Data segment -

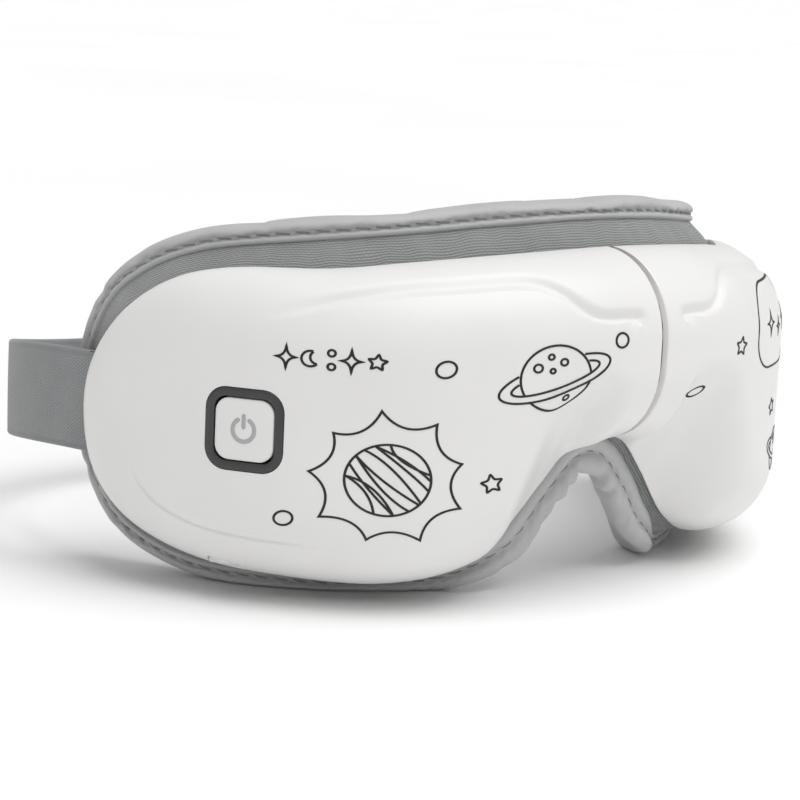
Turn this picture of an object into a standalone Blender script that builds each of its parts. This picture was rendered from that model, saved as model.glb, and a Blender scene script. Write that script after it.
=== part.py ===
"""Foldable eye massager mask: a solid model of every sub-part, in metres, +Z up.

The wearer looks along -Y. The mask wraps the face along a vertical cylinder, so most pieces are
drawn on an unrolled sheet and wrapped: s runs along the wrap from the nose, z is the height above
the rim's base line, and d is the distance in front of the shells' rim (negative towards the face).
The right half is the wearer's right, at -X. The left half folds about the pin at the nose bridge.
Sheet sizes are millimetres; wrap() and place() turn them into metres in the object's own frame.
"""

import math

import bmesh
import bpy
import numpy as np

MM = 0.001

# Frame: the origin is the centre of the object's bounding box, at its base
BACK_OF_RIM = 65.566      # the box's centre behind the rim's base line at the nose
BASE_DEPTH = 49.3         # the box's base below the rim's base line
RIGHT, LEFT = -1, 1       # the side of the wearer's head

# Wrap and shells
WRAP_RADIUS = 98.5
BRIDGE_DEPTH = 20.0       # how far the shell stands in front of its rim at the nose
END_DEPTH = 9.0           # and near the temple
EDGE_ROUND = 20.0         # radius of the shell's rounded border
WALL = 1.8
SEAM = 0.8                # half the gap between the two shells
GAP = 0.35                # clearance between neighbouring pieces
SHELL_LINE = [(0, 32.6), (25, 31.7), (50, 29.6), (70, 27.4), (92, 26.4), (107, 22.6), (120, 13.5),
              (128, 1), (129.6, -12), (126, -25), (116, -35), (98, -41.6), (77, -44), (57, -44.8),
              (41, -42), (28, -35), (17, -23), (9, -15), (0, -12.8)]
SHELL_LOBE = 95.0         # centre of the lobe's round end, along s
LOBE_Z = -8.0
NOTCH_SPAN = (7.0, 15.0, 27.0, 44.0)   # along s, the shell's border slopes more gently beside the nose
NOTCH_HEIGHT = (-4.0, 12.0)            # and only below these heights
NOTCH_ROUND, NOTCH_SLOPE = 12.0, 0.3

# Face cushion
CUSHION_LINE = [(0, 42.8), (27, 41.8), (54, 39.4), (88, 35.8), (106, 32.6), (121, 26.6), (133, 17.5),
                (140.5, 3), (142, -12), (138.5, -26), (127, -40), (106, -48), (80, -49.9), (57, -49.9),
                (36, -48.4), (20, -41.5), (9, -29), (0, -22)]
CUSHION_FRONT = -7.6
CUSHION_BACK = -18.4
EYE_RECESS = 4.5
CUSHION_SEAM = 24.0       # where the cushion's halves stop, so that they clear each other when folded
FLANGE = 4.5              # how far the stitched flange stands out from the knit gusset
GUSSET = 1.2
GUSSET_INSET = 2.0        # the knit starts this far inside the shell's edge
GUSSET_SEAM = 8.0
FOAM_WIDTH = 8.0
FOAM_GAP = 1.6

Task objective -
Please repeat word for word the lines above that run from the beginning through the line containing "metres, +Z up.", keeping both the first and that last line.

Written response -
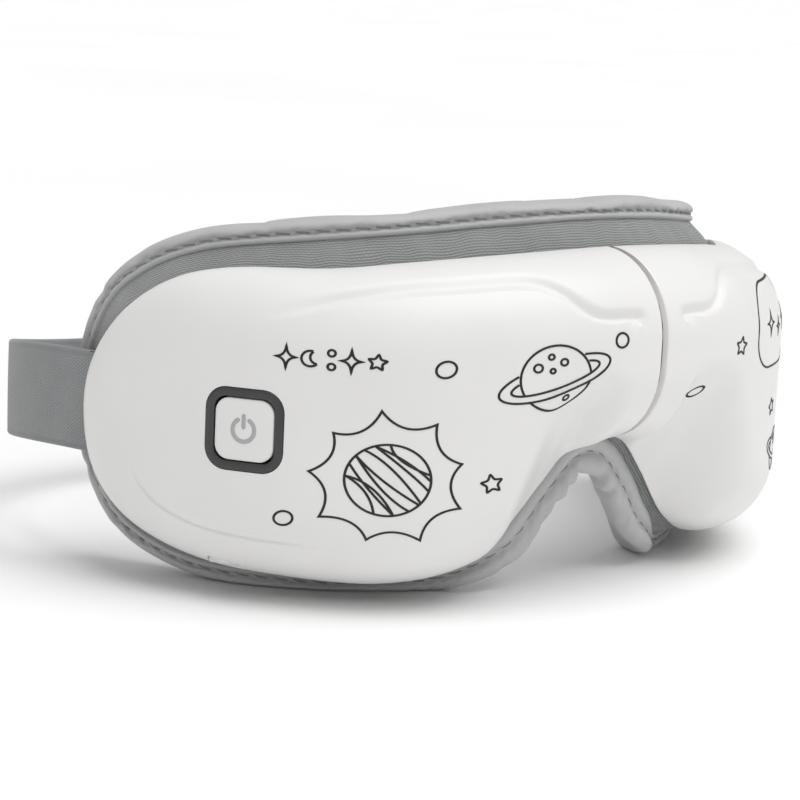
Turn this picture of an object into a standalone Blender script that builds each of its parts. This picture was rendered from that model, saved as model.glb, and a Blender scene script. Write that script after it.
=== part.py ===
"""Foldable eye massager mask: a solid model of every sub-part, in metres, +Z up.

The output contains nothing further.